The virtual farmers market is a key initiative for keeping small businesses afloat, and we are working behind the scenes to expand and streamline the logistics to scale up and serve more producers. We would like to amplify this effort long-term by investing in software that would help us coordinate aggregation, processing and re-distribution of surplus local crops from many small to mid-sized farms on the East End to new wholesale buyers. This season we will also make a big push to ramp up production of products made from local produce, which we will buy from farms on the East End. The hope is to repair some of the financial impact related to decreased wholesale demand from restaurants being closed.
With reports of Wisconsin and Ohio farmers destroying millions of pounds of fresh produce and dairy that they can’t sell, what are some steps East End farms are taking to ensure no food gets wasted?
At the start of the season, most farms on the East End are preparing for the growing season and have limited supply of produce to provide to the community.
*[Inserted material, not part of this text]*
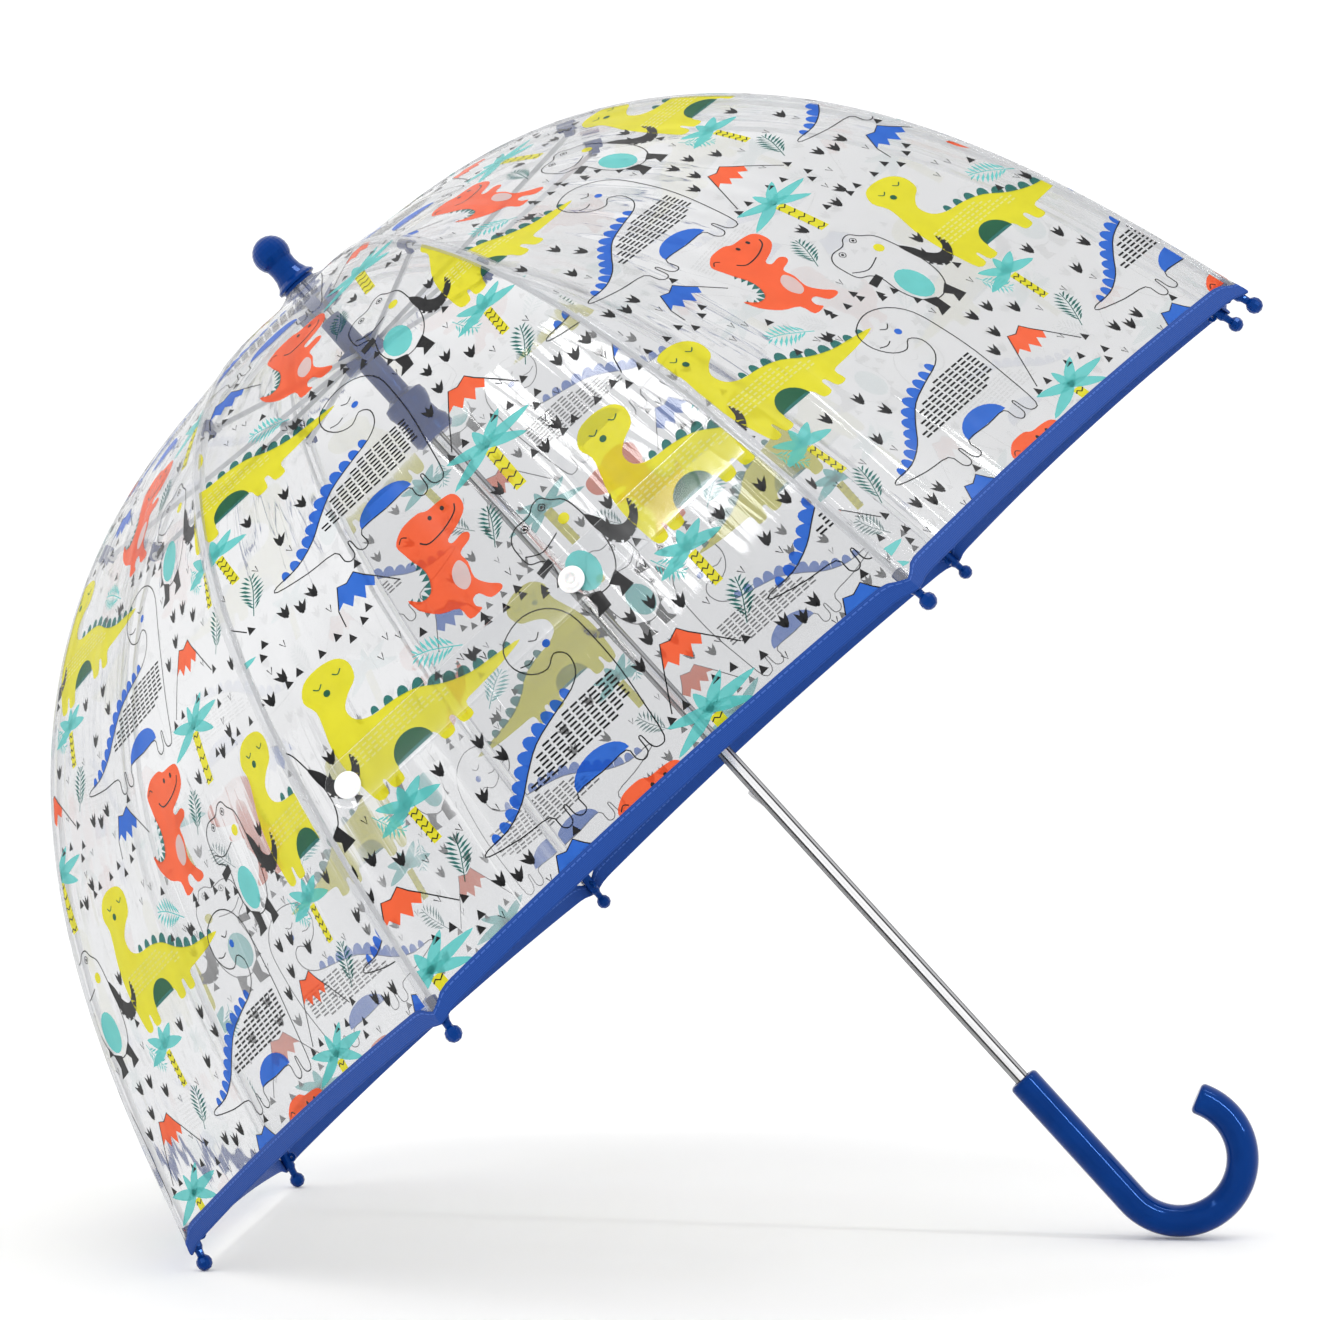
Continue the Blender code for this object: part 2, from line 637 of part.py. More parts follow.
# ---- resting position ---------------------------------------------------------------------------
def stand_on_floor(root, objects):
    """Moves the tilted umbrella so that its box stands on z = 0, centred on the origin."""
    bpy.context.view_layer.update()
    view = bpy.context.evaluated_depsgraph_get()
    points = []
    for item in objects:
        seen = item.evaluated_get(view)
        mesh = seen.to_mesh()
        points += [seen.matrix_world @ v.co for v in mesh.vertices]
        seen.to_mesh_clear()
    low = [min(p[i] for p in points) for i in range(3)]
    high = [max(p[i] for p in points) for i in range(3)]
    root.location.x -= (low[0] + high[0]) / 2
    root.location.y -= (low[1] + high[1]) / 2
    root.location.z -= low[2]


def main():
    for old in list(bpy.data.objects):
        bpy.data.objects.remove(old)
    parts = collection("childrens_umbrella")
    cutters = collection("cutters")
    blue = material("gloss_blue_plastic", (0.0, 0.032, 0.27), 0.12)
    steel = material("plated_steel", (0.78, 0.78, 0.80), 0.22, 1.0)
    wire = material("painted_wire", (0.70, 0.71, 0.73), 0.35, 0.6)
    film = material("clear_film", (0.93, 0.95, 0.96), 0.08, 0.0, 0.35)
    white = material("white_snap", (0.88, 0.88, 0.87), 0.30)

    tilt = Matrix.Rotation(math.radians(-SHAFT_TILT), 4, "Y")
    root = empty("umbrella", parts, None, tilt)
    travel = runner_travel()
    notch = CROWN_HEIGHT - NOTCH_BELOW_CROWN
    foot = notch - 0.0555
    catches = {"upper_spring_catch": foot - CATCH_LENGTH / 2 - FACE_GAP,
               "lower_spring_catch": foot - travel - CATCH_LENGTH / 2 - FACE_GAP}

    make_handle(parts, blue, root)
    make_shaft(parts, cutters, steel, root, catches)
    for name, height in catches.items():
        make_catch(name, height, parts, wire, root)
    make_knob(parts, blue, root)
    make_crown(parts, cutters, blue, wire, root)
    runner_frame = empty("runner_frame", parts, root, at(0, 0, notch))
    make_runner(parts, cutters, blue, runner_frame)

    rib, clip, tip, stretcher = rib_mesh(), clip_mesh(), tip_mesh(), stretcher_mesh()
    r, z = clip_pivot()
    rise = math.atan2(z + NOTCH_BELOW_CROWN, r - PIVOT_RADIUS)
    frames = {}
    for number in range(1, RIB_COUNT + 1):
        turn = about_z(rib_azimuth(number))
        pivot = empty(f"rib_pivot_{number}", parts, root,
                      at(0, 0, CROWN_HEIGHT) @ turn @ at(PIVOT_RADIUS, 0, 0))
        frames[number] = pivot
        place(rib, f"rib_{number}", parts, wire, pivot)
        place(clip, f"rib_clip_{number}", parts, blue, pivot)
        place(tip, f"rib_tip_{number}", parts, blue, pivot)
        place(stretcher, f"stretcher_{number}", parts, wire, runner_frame,
              turn @ at(PIVOT_RADIUS, STRETCHER_OFFSET, 0) @ Matrix.Rotation(-rise, 4, "Y"))
    make_panels(parts, film, frames)
    make_strap(parts, film, white, frames[STRAP_RIB])
    stand_on_floor(root, [o for o in parts.objects if o.type == "MESH"])


main()
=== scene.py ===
"""Looks of the children's dome umbrella: clear printed film, woven hem tape, strap and materials, built
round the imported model. Positions come from the model's joints and the same dimensions as its solids."""

import json
import math

import bmesh
import bpy
import numpy as np
from mathutils import Matrix, Vector

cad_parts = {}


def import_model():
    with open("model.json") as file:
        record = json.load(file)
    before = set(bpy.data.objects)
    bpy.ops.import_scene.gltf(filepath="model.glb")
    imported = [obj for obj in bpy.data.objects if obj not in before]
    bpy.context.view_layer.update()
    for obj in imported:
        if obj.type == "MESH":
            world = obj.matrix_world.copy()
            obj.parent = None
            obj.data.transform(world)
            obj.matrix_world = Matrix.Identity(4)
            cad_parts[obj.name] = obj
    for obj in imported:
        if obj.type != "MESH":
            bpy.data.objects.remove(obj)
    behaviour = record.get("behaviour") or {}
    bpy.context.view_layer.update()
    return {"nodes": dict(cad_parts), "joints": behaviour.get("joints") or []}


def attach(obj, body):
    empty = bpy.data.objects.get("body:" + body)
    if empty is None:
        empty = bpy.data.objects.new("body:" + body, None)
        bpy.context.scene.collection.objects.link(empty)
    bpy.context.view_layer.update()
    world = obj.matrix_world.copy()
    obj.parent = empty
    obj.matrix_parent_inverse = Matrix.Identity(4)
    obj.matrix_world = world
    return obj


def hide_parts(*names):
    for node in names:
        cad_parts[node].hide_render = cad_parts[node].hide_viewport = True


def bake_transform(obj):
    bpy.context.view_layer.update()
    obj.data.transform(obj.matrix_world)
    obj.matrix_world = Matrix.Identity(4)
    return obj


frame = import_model()
NODES = frame["nodes"]
JOINTS = {j["name"]: j for j in frame["joints"]}

# ---- dimensions, in metres, in the shaft's frame -------------------------------------------------
RIBS = 8
RIM, PIVOT = 0.360, 0.009
END_SLOPE = math.radians(73.5)
SLOPE_EARLY, SLOPE_LATE = 1.965, 1.65   # how the meridian's slope grows from the crown to the rim
FILM_OFFSET, FILM_PEAK, FILM_FADE = 0.0036, 0.009, 0.020
HEM_SETBACK, SCALLOP = 0.008, 0.004
STRAP_ARC, STRAP_WIDTH = 0.404, 0.024
HANDLE_TOP, GRIP_LENGTH, HANDLE_RADIUS, HANDLE_EDGE = -0.204, 0.0805, 0.0079, 0.0024
CROOK_RADIUS, CROOK_SWEEP, CROOK_TAIL = 0.031, math.radians(205), 0.004
SHAFT_BORE = 0.00405
HALF = math.pi / RIBS
SECTOR_END = 0.012          # arc where the apex sectors hand over to the half panels
TILT = math.radians(42.5)


# ---- dome ---------------------------------------------------------------------------------------
STEPS = 400
_slopes = END_SLOPE * (1 - (1 - (np.arange(STEPS) + 0.5) / STEPS) ** SLOPE_EARLY) ** SLOPE_LATE
_r = np.concatenate([[0], np.cumsum(np.cos(_slopes))])
_z = -np.concatenate([[0], np.cumsum(np.sin(_slopes))])
_scale = (RIM - PIVOT) / _r[-1]
LENGTH = _scale * STEPS
ARC = np.linspace(0, LENGTH, STEPS + 1)
RADII, DROPS = PIVOT + _r * _scale, _z * _scale
CROWN = -DROPS[-1]
HEM = LENGTH - HEM_SETBACK


def slope(s):
    u = np.clip(np.asarray(s) / LENGTH, 0, 1)
    return END_SLOPE * (1 - (1 - u) ** SLOPE_EARLY) ** SLOPE_LATE


def meridian(s, lift=0.0):
    """Radius and height from the crown of the film above a rib, lifted outwards."""
    s = np.asarray(s, float)
    out = FILM_OFFSET + FILM_PEAK * np.exp(-s / FILM_FADE) + lift
    tilt = slope(s)
    return np.interp(s, ARC, RADII) + out * np.sin(tilt), np.interp(s, ARC, DROPS) + out * np.cos(tilt)


def half_width(s):
    """Rib to middle line of a panel, straight across."""
    return meridian(s)[0] * math.sin(HALF)


def film(s, share, side, lift=0.0):
    """Points of a half panel in its rib's frame. share is 0 at the rib and 1 at the panel's middle."""
    s, share = np.broadcast_arrays(np.asarray(s, float), np.asarray(share, float))
    r, z = meridian(s, lift)
    middle = r * math.cos(HALF)
    z = z + SCALLOP * (np.clip(s, 0, None) / LENGTH) ** 8 * (1 - (1 - share) ** 2)
    x = r * (1 - share) + middle * math.cos(HALF) * share
    y = side * middle * math.sin(HALF) * share
    return np.stack([x, y, z], -1)


# ---- where the umbrella stands ------------------------------------------------------------------
pivots = [Vector(JOINTS[f"rib_{k}_swing"]["pos_m"]) for k in range(1, RIBS + 1)]
crown_centre = sum(pivots, Vector()) / RIBS
SHAFT = Matrix.Translation(crown_centre) @ Matrix.Rotation(-TILT, 4, "Y")
SHAFT = SHAFT @ Matrix.Translation((0, 0, -CROWN))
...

Some farms that have greenhouse production or cold storage crops do have food available to sell right now, but at the same time there is a high demand for local produce. So, it is unlikely there is food going to waste here on the East End. That changes a bit in the height of the growing season when there is an abundance of fresh produce available. Many farms work with East End Food Institute at that point to freeze produce at the peak of freshness for distribution to schools, hospitals and food pantries. We also freeze produce to make into products later in the season or over the winter when fresh local produce is less available.
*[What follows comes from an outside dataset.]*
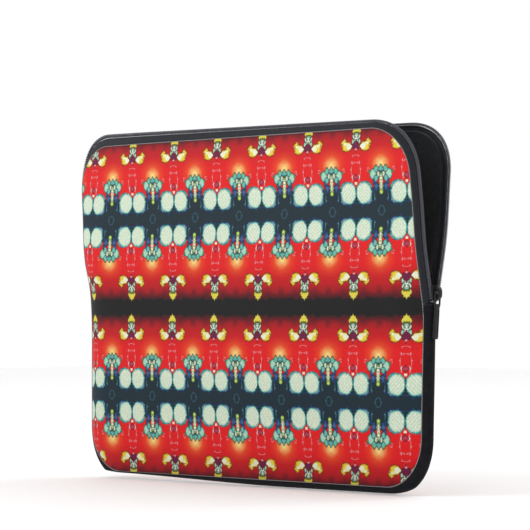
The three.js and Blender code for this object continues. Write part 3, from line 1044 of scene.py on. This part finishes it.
def zip_coil(face):
    """The nylon coil: one wire wound round and round along the tape's edge."""
    steps = 9
    path = rim(1, COIL_START, COIL_END, COIL_PITCH / steps)
    turn = np.arange(len(path)) * 2 * math.pi / steps
    out = COIL_CENTRE[0] + COIL_HALF[0] * np.cos(turn)
    y = -face * (COIL_CENTRE[1] + COIL_HALF[1] * np.sin(turn))
    x, z, nx, nz = path.T
    out = rim_reach(x, nx, nz, out)
    line = np.stack([x + nx * out, y, z + nz * out], 1)
    tangent = unit(np.gradient(line, axis=0))
    away = np.stack([nx * np.cos(turn), -face * np.sin(turn), nz * np.cos(turn)], 1)
    side = unit(np.cross(tangent, away))
    up = np.cross(side, tangent)
    angles = round_angles(6)
    radius = (WIRE * (1 + TOOTH_HEAD * np.cos(turn)))[:, None, None]
    rings = (
        line[:, None]
        + radius * np.cos(angles)[None, :, None] * side[:, None]
        + radius * np.sin(angles)[None, :, None] * up[:, None]
    )
    coil = swept_piece(label_of(face) + "_coil", opened(rings, face), NYLON_PAINTED_HIGHLIGHT)
    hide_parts(label_of(face) + "_zip_coil")
    bend_with_flap(coil)


def coil_cord(face):
    """The filler cord inside the coil."""
    path = rim(1, COIL_START, COIL_END, 3.0)
    angles = round_angles(8)
    section = COIL_CENTRE + CORD_RADIUS * np.stack([np.cos(angles), np.sin(angles)], 1)
    line = opened(loft(path, faced(section, face)), face)
    cord = swept_piece(label_of(face) + "_coil_core", line, CORD_PAINTED_SHADE)
    bend_with_flap(cord)


def stop_block(name, hand, low, high, y_low, y_high, face=None):
    """A small moulded stop over the coil's end."""
    stations = side_piece(hand, low, high, 0.4)
    section = np.array([[-2.5, y_low], [0.25, y_low], [0.25, y_high], [-2.5, y_high]])
    points = loft(stations, section)
    points = points if face is None else opened(points, face)
    return soften_edges(swept_piece(name, points, NYLON_PAINTED_HIGHLIGHT), 0.35)


def zip_stops():
    bottom = stop_block("bottom_stop", 1, TAB_TOP + 0.2, TAB_TOP + 1.7, -2.5, 2.5)
    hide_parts("zip_bottom_stop")
    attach(bottom, "shell")
    for face in (-1, 1):
        ends = sorted((face * 0.25, face * 2.7))
        top = stop_block(label_of(face) + "_end_stop", -1, 150.2, 152.4, *ends, face=face)
        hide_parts(label_of(face) + "_top_stop")
        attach(top, label_of(face) + "_flap")


# ---- the slider ----
def outline_piece(name, outline, from_out, to_out, rounding, holes=()):
    """A flat cast piece: an outline of [y, z] round the slider's middle, thick from from_out to
    to_out outwards, with rounded edges. Holes are outlines too."""
    work = bmesh.new()
    loops = []
    for ring in (outline, *holes):
        corners = [work.verts.new((from_out, y, z)) for y, z in ring]
        loops += [work.edges.new((a, b)) for a, b in zip(corners, corners[1:] + corners[:1])]
    bmesh.ops.triangle_fill(work, use_beauty=True, edges=loops)
    bmesh.ops.dissolve_limit(work, angle_limit=0.01, verts=work.verts, edges=work.edges)
    made = bmesh.ops.extrude_face_region(work, geom=work.faces[:])
    moved = [item for item in made["geom"] if isinstance(item, bmesh.types.BMVert)]
    bmesh.ops.translate(work, verts=moved, vec=(to_out - from_out, 0, 0))
    bmesh.ops.recalc_face_normals(work, faces=work.faces)
    points = np.array([vert.co for vert in work.verts]) + (HALF_WIDTH, 0, SLIDER_Z)
    work.verts.index_update()
    faces = [[vert.index for vert in face.verts] for face in work.faces]
    work.free()
    return soften_edges(new_piece(name, points, faces, ENAMEL), rounding)


def rounded_outline(right, radius, steps=5):
    """An outline from its right-hand corners, mirrored to the left, with each corner replaced by a
    curve that starts radius before it."""
    right = np.array(right, float)
    left = right * (-1, 1)
    corners = np.vstack([left[:1], right, left[:0:-1]])
    points = []
    for before, here, after in zip(np.roll(corners, 1, 0), corners, np.roll(corners, -1, 0)):
        start = here + unit(before - here) * radius
        end = here + unit(after - here) * radius
        for share in np.linspace(0, 1, steps):
            one, two = start * (1 - share) + here * share, here * (1 - share) + end * share
            points.append(one * (1 - share) + two * share)
    return points


def slider_outline():
    """The slider's plate from outside: broad shoulders above, and a narrower tail."""
    return rounded_outline([(3.4, -6), (4.7, 1), (4.7, 6)], 1.5)


def arch_strip(name, line, width, thickness):
    """A strip that follows a line of [outward, z] points, with its edges rounded."""
    line = np.array(line, float)
    tangent = unit(np.gradient(line, axis=0))
    normal = np.stack([tangent[:, 1], -tangent[:, 0]], 1) * thickness / 2
    half = width / 2
    corners = []
    for side, y in ((1, -half), (1, half), (-1, half), (-1, -half)):
        out, up = (line + side * normal + (HALF_WIDTH, SLIDER_Z)).T
        corners.append(np.stack([out, np.full(len(line), y), up], 1))
    return soften_edges(swept_piece(name, np.stack(corners, 1), ENAMEL), 0.3)


def curve_through(points, count=28):
    """A smooth curve through a few points."""
    points = np.array(points, float)
    padded = np.vstack([2 * points[0] - points[1], points, 2 * points[-1] - points[-2]])
    result = []
    spans = len(points) - 1
    for place in np.linspace(0, spans, count):
        i = min(int(place), spans - 1)
        t = place - i
        a, b, c, d = padded[i:i + 4]
        result.append(0.5 * (2 * b + (c - a) * t + (2 * a - 5 * b + 4 * c - d) * t * t
                             + (3 * b - a - 3 * c + d) * t ** 3))
    return np.array(result)


# The crown's middle line as [outward, z] points round the slider's middle.
CROWN_LINE = [
    (1.3, -4.8), (3.6, -4.4), (5.2, -2.6), (5.55, 0), (5.2, 2.8), (3.6, 4.9), (1.3, 5.2),
]


def slider_pieces():
    body = outline_piece("slider_outer_plate", slider_outline(), 0.55, 1.7, 0.4)
    narrow = rounded_outline([(1.5, -5.4), (2.1, 1), (2.1, 5.6)], 1.0)
    inner = outline_piece("slider_inner_plate", narrow, -4.9, -3.7, 0.4)
    thin = rounded_outline([(0.5, 1.5), (0.5, 5)], 0.2)
    post = outline_piece("slider_post", thin, -4.0, 0.8, 0.1)
    crown = arch_strip("slider_crown", curve_through(CROWN_LINE), 3.9, 1.1)
    short = rounded_outline([(0.8, 1.6), (0.8, 3.4)], 0.3)
    pawl = outline_piece("slider_pawl", short, 1.9, 2.9, 0.2)
    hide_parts("slider_body")
    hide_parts("slider_cap")
    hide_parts("slider_lock_pin")
    for piece in (body, inner, post, crown, pawl):
        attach(piece, "slider")


def pull_piece():
    """The pull: an eye round the crown and a long flat grip with a raised rim."""
    outline = rounded_outline([(3.4, 0.9), (3.4, -7.6), (2.6, -9.8), (2.7, -34)], 1.1)
    hole = rounded_outline([(2.3, -0.9), (2.3, -6.8)], 0.8)
    grip = outline_piece("pull_grip", outline, -0.7, 0.7, 0.4, holes=[hole])
    for piece in (grip, pull_rim()):
        hang_from_slider(piece)
        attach(piece, "pull")
    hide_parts("pull_tab")


def pull_rim():
    """The raised line that runs round the grip's face, on both of its sides."""
    half_wide, half_tall, from_middle = 0.38, 0.34, 0.72
    ring = np.array(rounded_outline([(1.9, -10.8), (2.0, -33.0)], 1.2))
    tangent = unit(np.roll(ring, -1, 0) - np.roll(ring, 1, 0))
    aside = np.stack([tangent[:, 1], -tangent[:, 0]], 1)
    angles = round_angles(8)
    y_z = ring[:, None] + aside[:, None] * (half_wide * np.cos(angles))[None, :, None]
    many = []
    for out in (-from_middle, from_middle):
        x = np.broadcast_to(out + half_tall * np.sin(angles), y_z.shape[:2])
        many.append(np.concatenate([x[..., None], y_z], 2) + (HALF_WIDTH, 0, SLIDER_Z))
    return joined_rings("pull_rim", many, ENAMEL, loop=True)


PULL_PIVOT = (2.9, -1.5)
PULL_LEAN = math.radians(5)


def hang_from_slider(piece):
    """Moves a piece drawn upright at the slider's middle to the pull's pivot, leaning with it."""
    count = len(piece.data.vertices)
    points = np.zeros(count * 3)
    piece.data.vertices.foreach_get("co", points)
    points = points.reshape(-1, 3) / MM - (HALF_WIDTH + CENTRE_X, 0, SLIDER_Z)
    cosine, sine = math.cos(PULL_LEAN), math.sin(PULL_LEAN)
    y, z = points[:, 1].copy(), points[:, 2].copy()
    points[:, 1] = y * cosine + z * sine
    points[:, 2] = -y * sine + z * cosine
    points += (HALF_WIDTH + CENTRE_X + PULL_PIVOT[0], 0, SLIDER_Z + PULL_PIVOT[1])
    piece.data.vertices.foreach_set("co", (points * MM).ravel())
    piece.data.update()


# ---- the stage ----
CAMERA = {"yaw": 44.0, "rise": 1.19, "distance": 2119.0, "aside": 11.4, "height": 136.9, "lens": 175.4}


def camera():
    data = bpy.data.cameras.new("camera")
    data.lens = CAMERA["lens"]
    data.sensor_width = 36
    data.clip_end = 20
    eye = new_object("camera", data)
    yaw = math.radians(CAMERA["yaw"])
    back, aside = CAMERA["distance"], CAMERA["aside"]
    x = back * math.sin(yaw) + aside * math.cos(yaw) + CENTRE_X
    y = -back * math.cos(yaw) + aside * math.sin(yaw)
    eye.location = (x * MM, y * MM, CAMERA["height"] * MM)
    eye.rotation_euler = (math.radians(90 + CAMERA["rise"]), 0, yaw)
    bpy.context.scene.camera = eye


def lamp(name, place, size, energy):
    """A soft square light at a place in metres, turned to the sleeve's middle."""
    data = bpy.data.lights.new(name, "AREA")
    data.size = size
    data.energy = energy
    light = new_object(name, data)
    light.location = place
    away = light.location - type(light.location)((0, 0, 0.14))
    light.rotation_euler = away.to_track_quat("Z", "Y").to_euler()


def floor():
    count = 24
    side = np.linspace(-4000, 4000, count)
    x, y = np.meshgrid(side, side, indexing="ij")
    points = np.stack([x, y, np.full(x.shape, -0.2)], -1)
    pale = plain("pale_floor", colour(250, 250, 250), 0.7)
    ground = new_piece("floor", points, grid_faces(count, count), pale)


def studio():
    world = bpy.data.worlds.new("studio")
    world.use_nodes = True
    background = world.node_tree.nodes["Background"]
    background.inputs["Color"].default_value = (1, 1, 1, 1)
    background.inputs["Strength"].default_value = 1.0
    bpy.context.scene.world = world
    lamp("key", (-1.2, -2.4, 1.9), 1.4, 22)
    lamp("side", (2.6, -0.7, 0.9), 1.0, 6)
    lamp("back", (0.6, 2.2, 1.6), 1.2, 10)
    floor()
    bpy.context.scene.view_settings.view_transform = "Standard"


# ---- the sleeve ----
camera()
studio()
for side in (-1, 1):
    panel(side)
    zip_tape(side)
    zip_coil(side)
    coil_cord(side)
edge_band()
end_tab(1, "end_tab_right")
end_tab(-1, "end_tab_left")
zip_stops()
slider_pieces()
pull_piece()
What are the benefits of purchasing a CSA share under normal circumstances, and how are the benefits different during the pandemic?
Remember, farms invest in all the materials and staff needed to grow produce BEFORE it is sold. Spur-of-the-moment retail sales make seeds seem like lottery tickets… A Community Supported Agriculture program gives the consumer an opportunity to make an up-front purchase to level out the financial investment for farms to get their season started and determine how to project and manage cash flow. In return, the consumer gets a discount on produce they would normally have bought at full retail prices. During the pandemic, our national and local food supply has been under strain. Securing a CSA share now has an added bonus of reserving your food supply in advance and avoiding panic around empty shelves at the store. Plus, there is the bonus of knowing exactly where your food comes from and who grew it!
Would you like to offer any words of encouragement or advice in these trying times?
Our team at East End Food Institute has been in communication with countless farmers, food producers, fishermen, beverage producers and many other partners over the last month since the COVID-19 crisis began. Everyone is thinking creatively and working together to support one another and their community, which is really inspiring. When I get frustrated or tired, I just try to see the light coming through the shadows. The best advice is to take it one day at a time and find your light. Oh, and go outside every day!
Is there anything else you’d like to add?
East End Food Institute’s mission is to support, promote and advocate for local food and local producers. Our vision is to create a sustainable and equitable local food system. We operate a commercial kitchen in Southampton to produce local products for farms, schools, hospitals, food pantries and other distribution channels that help people access local food. Local entrepreneurs can also rent the kitchen to provide their food and beverage products.